Example: You earned $100,000 in net self-employment income. Your SEP-IRA contribution limit is approximately $18,587 (20% of $92,935 after the SE tax deduction). That's $18,587 you can deduct from taxable income this year.
The Tax Advantage: Concrete Numbers
SEP-IRA contributions are a pre-tax deduction — they reduce your adjusted gross income (AGI) dollar for dollar. If you're in the 22% federal tax bracket and contribute $15,000, you save approximately $3,300 in federal taxes. Add state taxes and the savings grow.
For many self-employed people, contributing to a SEP-IRA drops them from one tax bracket into a lower one, amplifying the savings further.
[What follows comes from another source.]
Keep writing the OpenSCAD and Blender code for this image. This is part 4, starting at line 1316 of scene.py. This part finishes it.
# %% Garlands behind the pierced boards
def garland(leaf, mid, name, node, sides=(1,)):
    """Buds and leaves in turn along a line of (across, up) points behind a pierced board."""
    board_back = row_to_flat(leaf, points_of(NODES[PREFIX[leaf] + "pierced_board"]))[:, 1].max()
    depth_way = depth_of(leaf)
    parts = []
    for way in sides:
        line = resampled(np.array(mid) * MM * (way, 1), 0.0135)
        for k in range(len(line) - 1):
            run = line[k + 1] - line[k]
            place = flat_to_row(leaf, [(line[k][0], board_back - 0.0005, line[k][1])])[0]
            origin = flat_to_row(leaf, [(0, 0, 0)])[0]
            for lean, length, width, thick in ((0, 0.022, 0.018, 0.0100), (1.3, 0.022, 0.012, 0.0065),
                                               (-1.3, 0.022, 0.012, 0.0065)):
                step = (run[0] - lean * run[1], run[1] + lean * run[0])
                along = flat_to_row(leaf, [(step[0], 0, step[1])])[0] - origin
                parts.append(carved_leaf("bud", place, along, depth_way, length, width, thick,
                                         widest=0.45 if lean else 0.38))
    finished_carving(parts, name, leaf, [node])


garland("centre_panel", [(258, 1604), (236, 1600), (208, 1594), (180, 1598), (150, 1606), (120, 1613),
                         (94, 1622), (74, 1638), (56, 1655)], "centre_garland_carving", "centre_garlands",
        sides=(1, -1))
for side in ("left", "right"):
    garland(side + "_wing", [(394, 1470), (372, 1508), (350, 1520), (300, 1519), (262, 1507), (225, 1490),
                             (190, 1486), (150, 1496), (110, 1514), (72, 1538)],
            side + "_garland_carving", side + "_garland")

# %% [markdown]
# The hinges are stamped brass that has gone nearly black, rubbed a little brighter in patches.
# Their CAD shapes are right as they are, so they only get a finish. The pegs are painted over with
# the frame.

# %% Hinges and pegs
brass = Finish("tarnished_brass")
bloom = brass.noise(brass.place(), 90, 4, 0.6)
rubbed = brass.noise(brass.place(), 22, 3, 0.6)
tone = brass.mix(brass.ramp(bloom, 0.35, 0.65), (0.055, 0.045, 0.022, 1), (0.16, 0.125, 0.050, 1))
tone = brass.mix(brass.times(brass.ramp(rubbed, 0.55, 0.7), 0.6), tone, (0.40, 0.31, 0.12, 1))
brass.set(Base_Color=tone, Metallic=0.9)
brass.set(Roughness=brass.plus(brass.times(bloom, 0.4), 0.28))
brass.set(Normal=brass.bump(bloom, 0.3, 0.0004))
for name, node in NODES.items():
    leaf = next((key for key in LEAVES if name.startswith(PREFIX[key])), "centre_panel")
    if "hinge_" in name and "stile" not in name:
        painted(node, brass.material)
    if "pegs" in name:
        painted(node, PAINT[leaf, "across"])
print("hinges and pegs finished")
Unlike many retirement account types, you can make SEP-IRA contributions for the previous tax year all the way up to the tax filing deadline including extensions — October 15th if you file an extension. This means you can look at your final 2025 income in April 2026, calculate your optimal contribution, and make the deposit before the deadline.
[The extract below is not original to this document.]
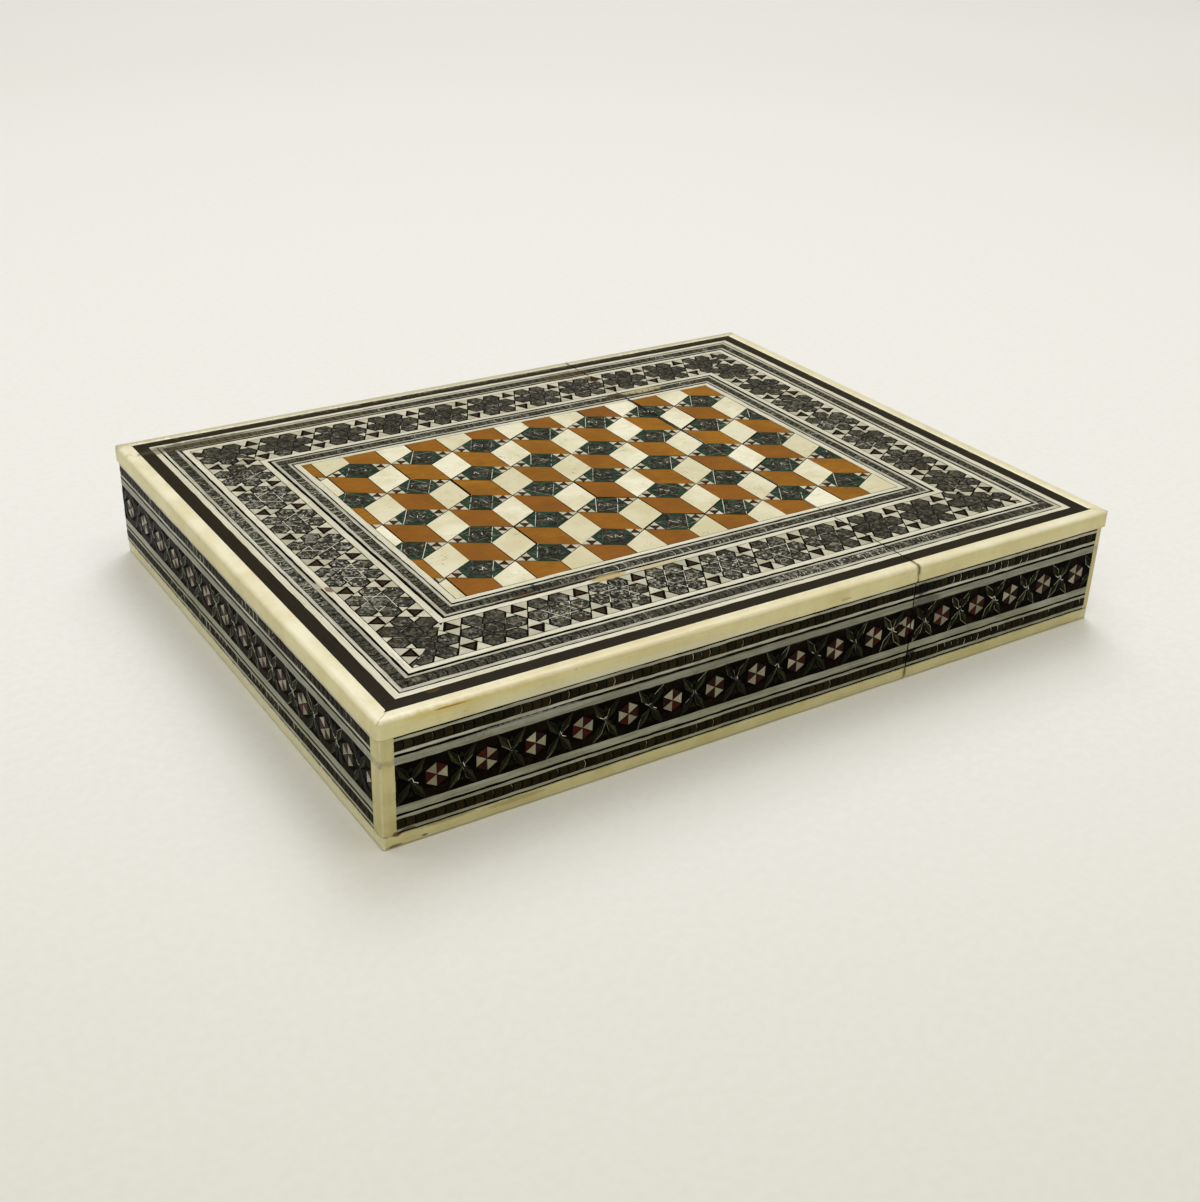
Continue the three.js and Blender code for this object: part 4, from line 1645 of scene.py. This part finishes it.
@dataclass(frozen=True)
class BlockPanel:
    """The centre panel: rows of blocks, each a dark hexagon over an orange and a white side."""

    half_width: float = 4.59  # half the width of a block's rhomb
    rise: float = 2.65  # half its height
    upright: float = 5.68  # the height of the two sides under it
    phase: Point = (0.71, 0.02)  # where the block in the middle stands
    hexagon_width: float = 2.39  # half the width of the hexagon inside the rhomb
    waist: float = 0.28  # how far out the star's nooks lie, where a third would leave its lines straight
    # the bent wire in the star's middle
    curl: tuple[Point, ...] = (
        (-1.0, 0.3), (-0.6, 0.75), (-0.35, 0.0), (0.05, -0.3), (0.35, 0.35), (0.55, -0.45), (1.0, -0.3)
    )
    curl_top: float = 0.024  # how far it stands up
    joint: float = 0.06  # half the joint round the sides
    row_joint: float = 0.09  # how much wider the joint under a white side is
    easing: float = 0.04  # the easing of their top edges
    wire: float = 0.07  # the width of the wires
    wire_top: float = 0.01  # how far the first wire stands up
    wire_step: float = 0.002  # how much further each after it does, where they cross
    stray: float = 0.06  # how far a block may lie from its place
    lean: float = 0.1  # how far its middle may lie from its own

    @property
    def shoulder(self) -> float:
        """How far from its middle line the hexagon's upright sides end."""
        return self.rise * (1 - self.hexagon_width / self.half_width)

    def corners(self) -> list[Point]:
        """The hexagon's corners, anticlockwise from the lower one."""
        h, rise, shoulder = self.hexagon_width, self.rise, self.shoulder
        return [(0, -rise), (h, -shoulder), (h, shoulder), (0, rise), (-h, shoulder), (-h, -shoulder)]

    def hexagon(self) -> list[Piece]:
        """Makes the inlaid hexagon: a star of fine mosaic, green between its points, and wires along it.

        Returns:
            Its tiles and wires.
        """
        corners = self.corners()
        nooks = []
        for corner, after in zip(corners, [*corners[1:], corners[0]]):
            nooks.append(tuple(self.waist * (a + b) for a, b in zip(corner, after)))
        pieces = [saw_tile(nooks, HEART, joint=HAIR_JOINT)]
        for i, corner in enumerate(corners):
            after = corners[(i + 1) % 6]
            pieces.append(saw_tile([corner, nooks[i], nooks[i - 1]], HEART, joint=FINE_JOINT))
            pieces.append(saw_tile([corner, after, nooks[i]], GREEN_BONE, joint=FINE_JOINT))
            # Painted shade: only two of the six chords get the bright wire; the other four get the unlit
            # copy, as if turned from the light.
            finish = WIRE if i % 3 == 0 else UNLIT_WIRE
            top = self.wire_top + self.wire_step * i
            pieces.append(lay_wire(corner, corners[(i + 2) % 6], self.wire, finish, top))
        return pieces + lay_bent_wire(self.curl, self.wire, self.curl_top)

    def tip(self) -> list[Piece]:
        """Makes the triangle at a rhomb's left tip, quartered.

        Returns:
            Its tiles: three white corners and a dark middle.
        """
        h, shoulder = self.hexagon_width, self.shoulder
        tip, low, high = (-self.half_width, 0.0), (-h, -shoulder), (-h, shoulder)
        sides = ((tip, low), (low, high), (high, tip))
        halfway = [tuple((a + b) / 2 for a, b in zip(*ends)) for ends in sides]
        return [
            saw_tile([tip, halfway[0], halfway[2]], BONE_CHIP, joint=WIDE_JOINT),
            saw_tile([low, halfway[1], halfway[0]], BONE_CHIP, joint=WIDE_JOINT),
            saw_tile([high, halfway[2], halfway[1]], BONE_CHIP, joint=WIDE_JOINT),
            saw_tile(halfway, BROWN_WOOD, joint=0.0),
        ]

    def block(self) -> Piece:
        """Makes one block, about the centre of its rhomb.

        Returns:
            The block.
        """
        w, rise, low = self.half_width, self.rise, -self.rise - self.upright
        orange = [(0, -rise), (-w, 0), (-w, -self.upright), (0, low)]
        white = [(0, low + self.row_joint), (w, self.row_joint - self.upright), (w, 0), (0, -rise)]
        pieces = [
            saw_tile(orange, ORANGE_WOOD, self.easing, self.joint),
            saw_tile(white, BONE_TILE, self.easing, self.joint),
            *self.hexagon(),
        ]
        left = join("tip", self.tip())
        pieces += [left, again(left, turned(180))]
        return join("block", pieces)

    def lay(self, half_length: float, half_width: float, seed: int) -> Piece:
        """Lays the blocks of one face, and trims them to the panel.

        Args:
            half_length: Half the panel's length.
            half_width: Half its width.
            seed: What the blocks' small errors are drawn from.

        Returns:
            The panel's tiles.
        """
        draw = random.Random(seed)
        block = self.block()
        pitch = (2 * self.half_width, self.rise + self.upright)
        columns = math.ceil(half_length / pitch[0]) + 1
        rows = math.ceil(half_width / pitch[1]) + 1
        laid = []
        for row in range(-rows, rows + 1):
            for column in range(-columns, columns + 1):
                x = self.phase[0] + (column + (row % 2) / 2) * pitch[0] + draw.gauss(0, self.stray)
                y = self.phase[1] + row * pitch[1] + draw.gauss(0, self.stray)
                shifted = again(block)
                lean = draw.gauss(0, self.lean)
                for vertex in shifted.data.vertices:
                    vertex.co.x += lean * max(0, 1 - abs(vertex.co.x) / self.half_width)
                laid.append(move(shifted, Matrix.Translation((x, y, 0))))
        drop(block)
        panel = join("panel", laid)
        for way in (-1, 1):
            saw(panel, (way * (half_length - self.joint), 0, 0), (way, 0, 0))
            saw(panel, (0, way * (half_width - self.joint), 0), (0, way, 0))
        return panel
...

This flexibility is one of the SEP-IRA's key advantages over other account types.
SEP-IRA vs. Solo 401(k): Which Should You Choose?
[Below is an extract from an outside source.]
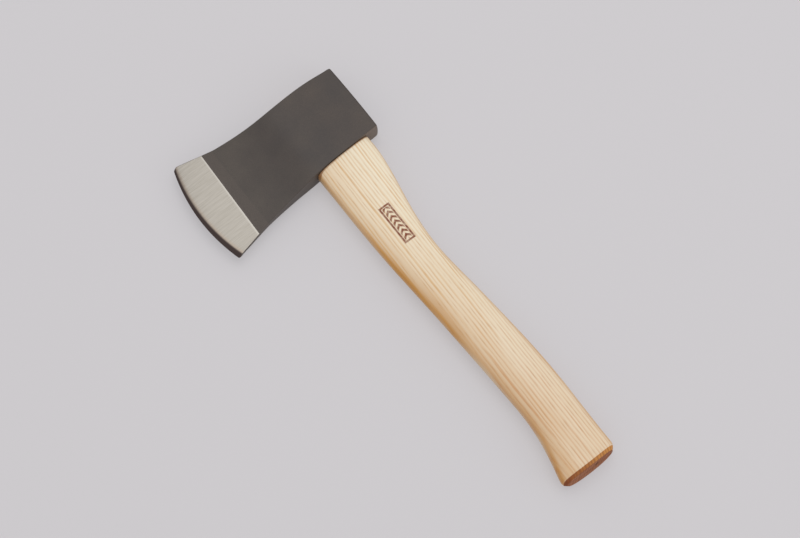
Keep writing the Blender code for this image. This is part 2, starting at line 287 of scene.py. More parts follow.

Both accounts are excellent for self-employed people, but they suit different situations.
Choose a SEP-IRA if:
- You want simplicity — minimal paperwork, no annual IRS filings required
- You sometimes have employees (SEP-IRAs extend to employees too, though this requires contributing the same percentage for them)
- You prefer flexibility on contribution timing
- You earn under $140,000 in self-employment income (where contribution limits are essentially equal)
Choose a Solo 401(k) if:
- You want to contribute more (Solo 401(k) allows employee + employer contributions, potentially exceeding SEP-IRA limits at lower income levels)
- You want a Roth option (Roth Solo 401(k) allows after-tax contributions)
- You have no employees other than a spouse
- You want to take loans from the account (not available with SEP-IRA)
The Solo 401(k) requires more annual paperwork (Form 5500 once the account exceeds $250,000) and must be established by December 31 of the tax year. The SEP-IRA can be established up to the tax filing deadline — more flexibility.
How to Open a SEP-IRA (Step by Step)
Opening a SEP-IRA is genuinely simple:
Step 1: Choose a provider. Major brokerages that offer SEP-IRAs with no account fees:
- Fidelity (Fidelity SEP-IRA — no minimums, free to open)
- Vanguard (SEP-IRA — excellent for index fund investors)
- Charles Schwab (no minimums, great platform)
- Betterment (robo-advisor option for hands-off investing)
Step 2: Complete the account application. You'll need your Social Security Number (or EIN if you have one), your business information, and bank account details. The application takes 10-15 minutes online.
Step 3: Sign IRS Form 5305-SEP. This is the "model" document that establishes the plan. Your provider handles this — you don't have to file it with the IRS, just retain it for your records.
Step 4: Make your contribution. Transfer funds from your business or personal checking account. You can contribute a lump sum or make multiple contributions throughout the year up to the deadline.
Step 5: Invest the funds. Money in a SEP-IRA doesn't grow automatically — you have to invest it. For most self-employed people, low-cost index funds (total stock market + international stock) are the appropriate starting point.
Investment Strategy Inside a SEP-IRA
Because SEP-IRA contributions are typically larger than regular IRA contributions, the investment choice matters significantly.
For most people, a simple two-fund or three-fund portfolio works well:
- 70-80% U.S. total stock market index fund (e.g., FSKAX at Fidelity, VTSAX at Vanguard)
- 20-30% international stock index fund (e.g., FZILX at Fidelity, VXUS at Vanguard)
Adjust the stock-to-bond ratio based on your age and years until retirement. A 35-year-old with 30 years until retirement can tolerate 90%+ stocks.
Annual Contribution Planning for Variable Income
Self-employment income fluctuates. Build SEP-IRA contributions into your quarterly planning:
- Set aside 15-20% of each client payment into a dedicated savings account
- Calculate your maximum SEP contribution estimate mid-year using projected annual income
- Make a partial contribution in Q3 or Q4, then a final contribution after January 1 when your actual income is clear
- Never contribute more than the limit — excess contributions face a 10% excise tax
A SEP-IRA is one of the most powerful financial tools available to self-employed people. If you're paying significant self-employment taxes and not using one, opening an account this year should be a top financial priority.